Most of the verified formulas are rediscoveries. The π formulas belong to the Brouncker/Euler family of arctangent CFs, and the e² formulas are special cases of Euler's CFs for exponential functions. The algebraic-number CFs (φ, √2, √3, √5) are all instances of the classical periodic CF theorem.

The specific parameterizations — particularly the 4/π formula with bn = (2n+1)(n+2) and an = 3n+5 — may not appear in standard references in exactly this form, though they are derivable from known theory. In experimental mathematics, the line between "new formula" and "known formula in unfamiliar clothing" is often blurry.

The real value of this exercise isn't any single formula. It's the systematic methodology and what it reveals about the structure of the mathematical constant landscape: the sparsity of recognizable constants, the sharpness of the boundary between coincidence and truth, and the computational gulf between the constants we can and cannot reach.

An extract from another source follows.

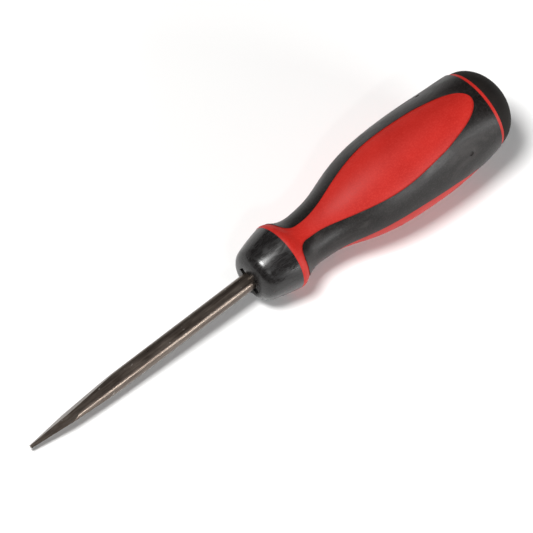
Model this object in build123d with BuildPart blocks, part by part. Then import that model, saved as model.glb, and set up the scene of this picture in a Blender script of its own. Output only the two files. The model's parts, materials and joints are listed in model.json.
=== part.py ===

Code. The search engine, verification scripts, and all data are available at github.com/henrywhelan. The search was conducted on an Intel i7-6700T with 16GB RAM. Total compute time: approximately 15 minutes for the main search, plus 6 minutes for high-precision verification and 6 minutes for the targeted PSLQ scan.

References. Raayoni et al., "Generating conjectures on fundamental constants with the Ramanujan Machine" (Nature, 2021). Ferguson & Bailey, "A polynomial time, numerically stable integer relation algorithm" (1999). Jos Stam, "Stable Fluids" (SIGGRAPH 1999). Wall, Analytic Theory of Continued Fractions (1948).